▶ **Problem to work on**:
Extract the first line through the line containing "(leaf_rear + 8.2, -door_inside" from the listing below, exactly as written.

***** Source material *****

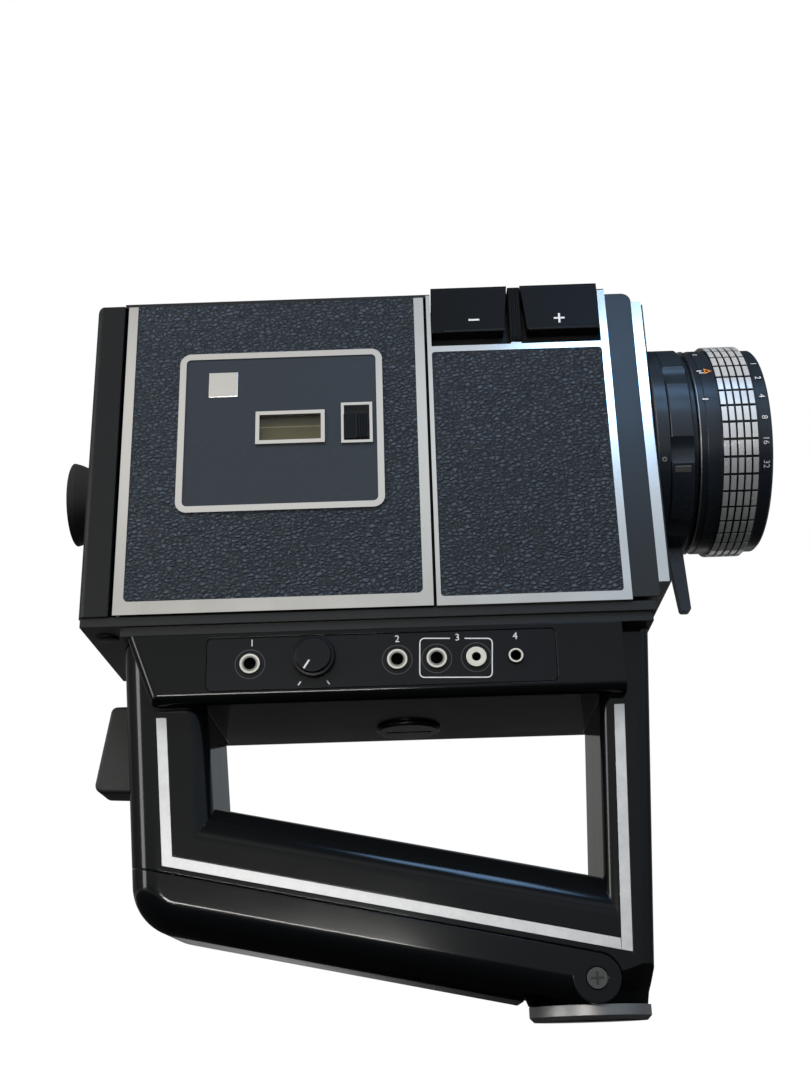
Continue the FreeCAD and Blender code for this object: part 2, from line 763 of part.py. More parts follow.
# Bowed leaf that presses the cartridge against the deck
cartridge_spring = Piece("cartridge_spring")
leaf_rear = chamber_rear + 16
leaf_front = chamber_front - 16
leaf_middle = (leaf_rear + leaf_front) / 2
cartridge_spring.pad("Z", plate_low + 4, plate_low + 14, polygon(
    (leaf_rear, -door_inside), (leaf_rear + 8, -door_inside, 3),
    (leaf_middle, -door_inside + 7, 6), (leaf_front - 8, -door_inside, 3),
    (leaf_front, -door_inside), (leaf_front, -door_inside + 0.6),
    (leaf_front - 8.2, -door_inside + 0.6, 3.6), (leaf_middle, -door_inside + 7.6, 6.6),
    (leaf_rear + 8.2, -door_inside + 0.6, 3.6), (leaf_rear, -door_inside + 0.6)))

# Zoom keys wrapped over the top edge, each a plate with a tapered flange
for label, (left, right), narrow in (("wide_key", key_spans[0], (0, 1)),
                                     ("tele_key", key_spans[1], (1, 0))):
    left = left + size.moving_gap
    right = right - size.moving_gap
    key = Piece(label)
    key.pad("Y", -core_half + 0.4, -core_half + size.key_depth - size.moving_gap,
            rectangle(left, key_top - size.key_thickness, right, key_top))
    key.pad("Y", -core_half - 2.1, -core_half + 2.4, polygon(
        (left, key_top), (left + size.key_taper * narrow[0], key_low, 1),
        (right - size.key_taper * narrow[1], key_low, 1), (right, key_top)))
    key.fillet(1.5, edges_at(y=-core_half - 2.1, z=key_top))

# Dome contacts under the keys
key_switches = Piece("key_switches")
key_switches.pad("Z", key_floor, key_floor + 0.3, *[
    circle((left + right) / 2, -core_half + size.key_depth / 2, 3) for left, right in key_spans])

# Lower housing: a core between two deeper sides, hollowed from the top
housing_low = size.housing_bottom
housing_half = core_half - size.housing_inset
core_rear = -size.cap_place - 57.8
core_front = -size.cap_place + 55.6
tray_rear = core_rear + size.housing_wall
tray_front = core_front - size.housing_wall
tray_floor = housing_low + size.housing_wall
tray_half = housing_half - size.housing_wall - 0.5
recess_face = -housing_half + size.recess_depth
panel_x = (-size.recess_front - size.recess_length, -size.recess_front)
panel_z = (housing_low + size.recess_rise, rail_bottom - size.recess_margin)
jack_z = housing_low + size.jack_rise
knob = (-size.knob_place, housing_low + size.knob_rise)
jack_x = [-size.jack_last - size.jack_pitch * place for place in (1, 2, 3)]
jack_x.append(-size.charge_jack)
remote = (-size.jack_last, jack_z)
lower_housing = Piece("lower_housing")
lower_housing.pad("Z", housing_low, rail_bottom,
                  rectangle(core_rear, -size.housing_core_half, core_front,
                            size.housing_core_half))
for side in (-1, 1):
    lower_housing.pad("Y", *span(side, size.housing_core_half, housing_half), polygon(
        (-size.housing_rear, housing_low, 2), (size.housing_front, housing_low),
        (size.housing_front, rail_bottom),
        (-size.housing_rear - size.housing_lean, rail_bottom)))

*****

▶ **Result below**:
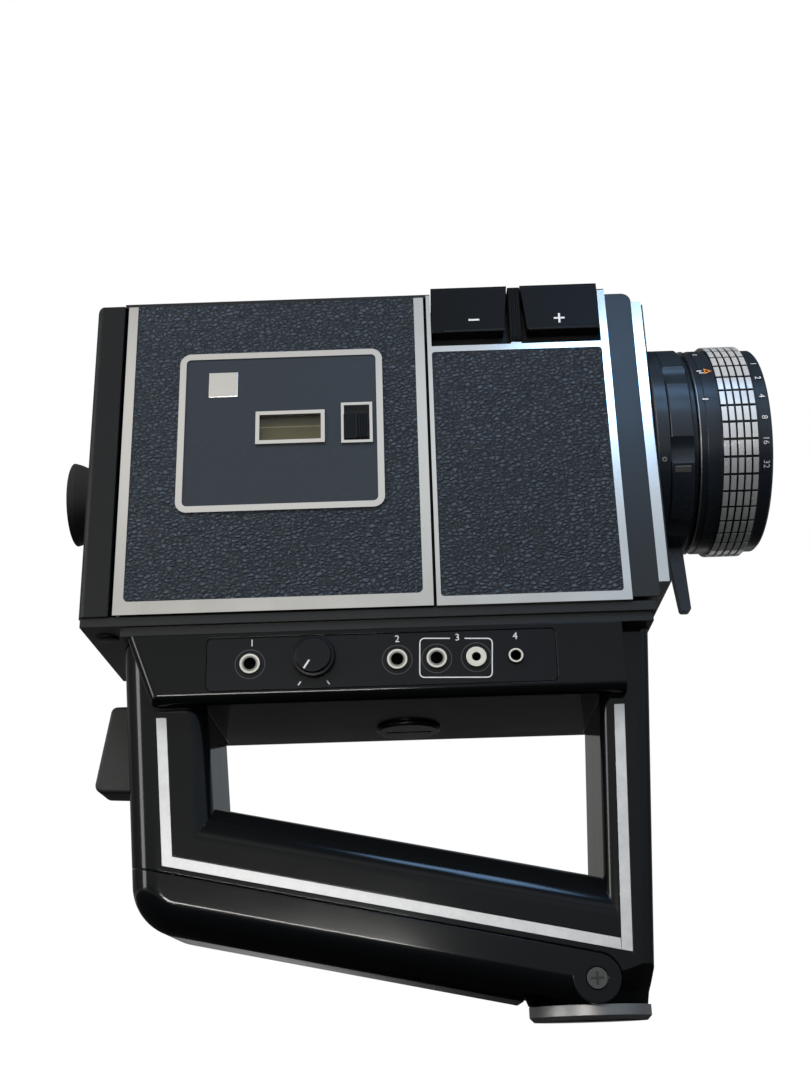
Continue the FreeCAD and Blender code for this object: part 2, from line 763 of part.py. More parts follow.
# Bowed leaf that presses the cartridge against the deck
cartridge_spring = Piece("cartridge_spring")
leaf_rear = chamber_rear + 16
leaf_front = chamber_front - 16
leaf_middle = (leaf_rear + leaf_front) / 2
cartridge_spring.pad("Z", plate_low + 4, plate_low + 14, polygon(
    (leaf_rear, -door_inside), (leaf_rear + 8, -door_inside, 3),
    (leaf_middle, -door_inside + 7, 6), (leaf_front - 8, -door_inside, 3),
    (leaf_front, -door_inside), (leaf_front, -door_inside + 0.6),
    (leaf_front - 8.2, -door_inside + 0.6, 3.6), (leaf_middle, -door_inside + 7.6, 6.6),
    (leaf_rear + 8.2, -door_inside + 0.6, 3.6), (leaf_rear, -door_inside + 0.6)))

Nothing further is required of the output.